Enfrentamos una crisis de salud pública fuera de control que amenaza con truncar el futuro de las nuevas generaciones. Se trata de un flagelo que ha privado a familias enteras de sus miembros, ha separado parejas, arruinado amistades y destruido comunidades. Quienes caen en las garras de esta adicción desenfrenada que provoca graves daños a la salud y transforma a quienes pierden el control de sus hábitos en personas estigmatizadas por la sociedad, son mayormente pobres, orillados por los raquíticos ingresos, el encarecimiento de la vida y la falta de oportunidades de desarrollo.
Se estima que este comportamiento compulsivo podría acabar con el ya de por sí quebrado sistema de salud mexicano, por los altos costos asociados al tratamiento de las patologías desatadas por estos productos nocivos para la salud. Según las autoridades, los costos directos ascienden a 42 mil millones de pesos y los indirectos a unos 25 mil millones de pesos por las pérdidas de productividad laboral que acarrean. Cerca del 70% de los adultos y alrededor de 4.5 millones de niños en edades de 5 y 11 años lo padecen. Se estima que la galopante enfermedad, producto del estilo de vida, el consumismo y la pérdida de valores culturales heredados desde los Estados Unidos, cobra cada año la vida de 72 mil mexicanos.
El problema ha alcanzado dimensiones epidémicas y ni siquiera el Ejército o las policías son efectivas para contrarrestar las perversas secuelas fomentadas por los poderosos cárteles sin escrúpulos que invierten millones para atraer a sus víctimas, quienes son seducidas por el vicio barato con la promesa de que se sentirán bien consigo mismos y olvidarán sus problemas. Veinte entidades de la República registran el mayor número de casos, en particular los estados del norte.
Un estudio reciente del Instituto de Investigación Scripps en Florida ha confirmado que el consumo de los productos que se venden legalmente en todo el país generan efectos sobre el cerebro similares a los que ejercen la cocaína y la heroína. Según los investigadores, las ratas que los consumieron en grandes volúmenes comenzaron a tener comportamientos compulsivos para satisfacer el vicio y conforme pasaba el tiempo generaron tolerancia ante sus efectos, por lo que debían consumir mayores cantidades para no experimentar el síndrome de abstinencia.
Los políticos no saben qué hacer. Muchos tienen miedo a enfrentarse contra los grupos poderosos. Algunos han llamado a prohibir totalmente su actividad al público, iniciando una guerra sin cuartel o lanzando una agresiva cruzada para combatir estas sustancias, recomendándole a los niños que "digan no" cuando se las ofrezcan. Mientras que otros han llamado a regular a esta industria mediante programas educativos, una mayor carga impositiva para destinar los cuantiosos recursos a la prevención y atención de las enfermedades que desata.

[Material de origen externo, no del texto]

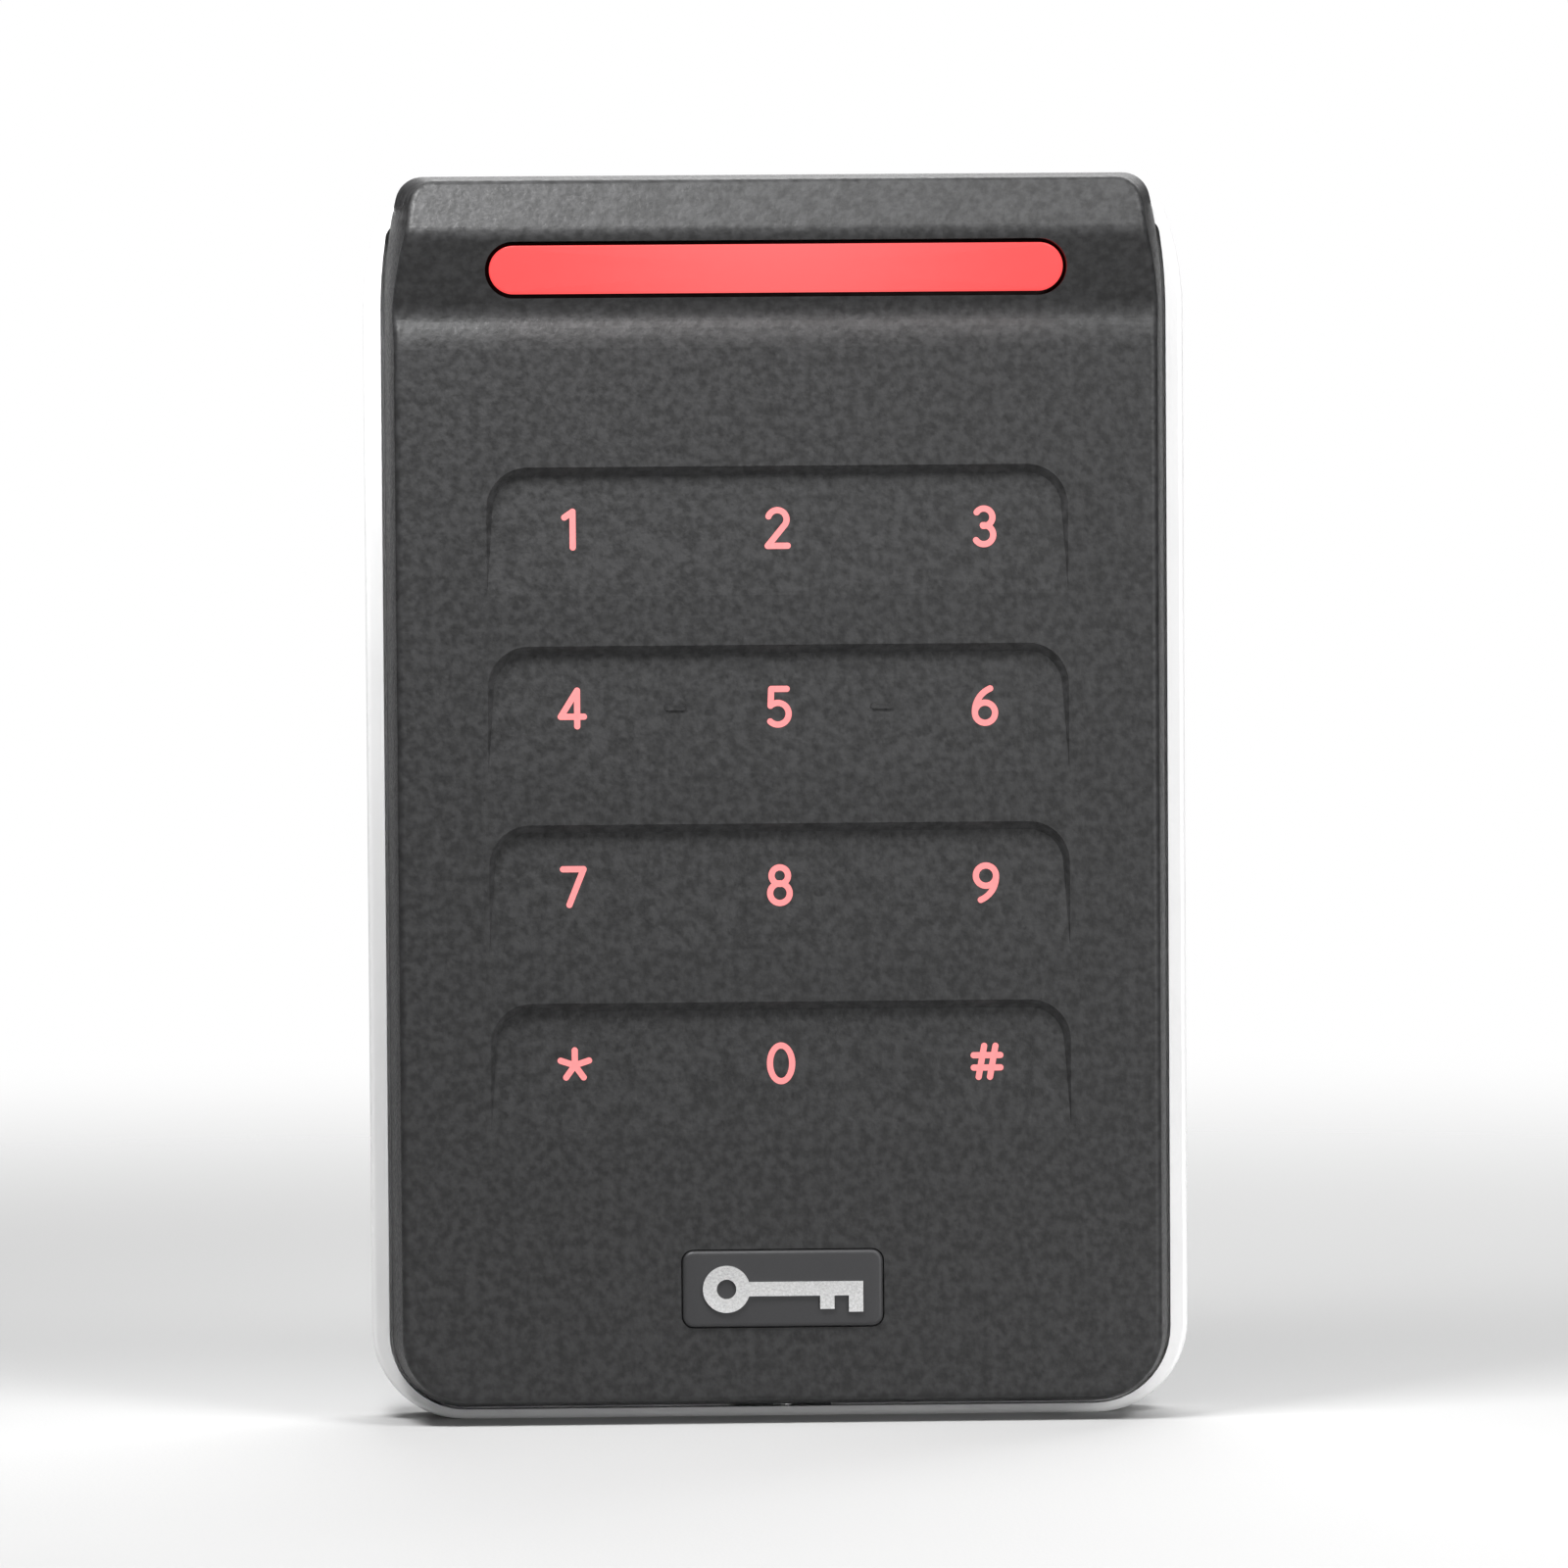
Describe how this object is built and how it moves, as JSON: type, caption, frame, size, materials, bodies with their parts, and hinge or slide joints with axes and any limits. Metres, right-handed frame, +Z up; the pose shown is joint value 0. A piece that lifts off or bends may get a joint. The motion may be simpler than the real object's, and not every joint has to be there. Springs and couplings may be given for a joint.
{
  "type": "rfid card reader",
  "caption": "Wall-mounted contactless card reader with a touch keypad, a hood with a lit status bar, a metal trim ring and a hook-on wall plate.",
  "frame": {"origin": "centre of the switch-box hole pattern, on the wall plane", "axes": "+Z up the wall, +Y into the wall, +X to the right as seen from the front; the front faces -Y"},
  "size_m": [0.08, 0.0195, 0.1216],
  "materials": {
    "plate_steel": "zinc plated",
    "screw_steel": "stainless",
    "shell_black": "fine satin",
    "trim_silver": "satin silver",
    "cover_black": "spark-eroded grain",
    "lens_red": "frosted, lit red",
    "badge_plate": "satin dark",
    "emblem_metal": "polished",
    "legend_red": "lit red",
    "seal_rubber": "soft matte",
    "clear_guide": "clear acrylic",
    "led_package": "white with phosphor",
    "diffuser_film": "milky",
    "board_green": "solder mask",
    "copper": "bare copper",
    "ferrite": "matte",
    "coil_wire": "enamelled copper",
    "connector_plastic": "moulded",
    "chip_epoxy": "moulded epoxy",
    "tinned_steel": "tinned",
    "capacitor_can": "satin",
    "tinned_pins": "tinned",
    "brass_insert": "machined",
    "zinc_screws": "zinc plated",
    "label_film": "matte film",
    "terminal_green": "moulded"
  },
  "bodies": {
    "wall_plate": {"mounting_plate": "plate_steel"},
    "reader": {"rear_shell": "shell_black", "trim_frame": "trim_silver", "front_cover": "cover_black", "light_bar_lens": "lens_red", "badge_plate": "badge_plate", "terminal_header_left": "terminal_green", "terminal_header_right": "terminal_green", "perimeter_seal": "seal_rubber", "light_guide": "clear_guide", "status_leds": "led_package", "key_legends": "legend_red", "badge_emblem": "emblem_metal", "legend_diffuser": "diffuser_film", "keypad_board": "board_green", "touch_electrodes": "copper", "backlight_leds": "led_package", "hf_antenna": "copper", "ferrite_sheet": "ferrite", "lf_coil": "coil_wire", "board_connector": "connector_plastic", "main_board": "board_green", "controller_chip": "chip_epoxy", "secure_chip": "chip_epoxy", "radio_module": "board_green", "radio_shield": "tinned_steel", "crystal": "tinned_steel", "power_inductor": "ferrite", "power_capacitors": "capacitor_can", "sounder": "chip_epoxy", "tamper_sensor": "chip_epoxy", "tamper_window": "clear_guide", "header_pins": "tinned_pins", "lock_insert": "brass_insert", "housing_screws": "zinc_screws", "board_screws": "zinc_screws", "rating_label": "label_film"},
    "lock_screw": {"security_screw": "screw_steel"},
    "plug_left": {"terminal_plug_left": "terminal_green", "plug_screws_left": "zinc_screws"},
    "plug_right": {"terminal_plug_right": "terminal_green", "plug_screws_right": "zinc_screws"}
  },
  "joints": [
    {"name": "reader_swing", "type": "hinge", "parent": "wall_plate", "child": "reader", "pos_m": [0, -0.0046, 0.0512], "axis": [-1, 0, 0], "range_deg": [0, 15]},
    {"name": "lock_screw_travel", "type": "slide", "parent": "reader", "child": "lock_screw", "axis": [0, 0, 1], "range_m": [0, 0.003]},
    {"name": "plug_left_pull", "type": "slide", "parent": "reader", "child": "plug_left", "axis": [0, 0, 1], "range_m": [0, 0.007]},
    {"name": "plug_right_pull", "type": "slide", "parent": "reader", "child": "plug_right", "axis": [0, 0, 1], "range_m": [0, 0.007]}
  ]
}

Los principales responsables de frenar la situación y evitar que se salga de control son los propios ciudadanos. Porque es poco realista erradicar los alimentos chatarra o de alto contenido calórico y sería contraproducente tratar a los consumidores como zombies que pierden la capacidad de tomar sus propias decisiones. En lugar de prohibir las comidas insalubres, se debe enseñar a las personas a consumirlas de una forma segura, a identificar cuando tengan un problema y aconsejarlos sobre lugares donde pueden buscar ayuda especializada.
Y creo que deberíamos de hacer lo mismo con las drogas, con sus respectivas particularidades, claro.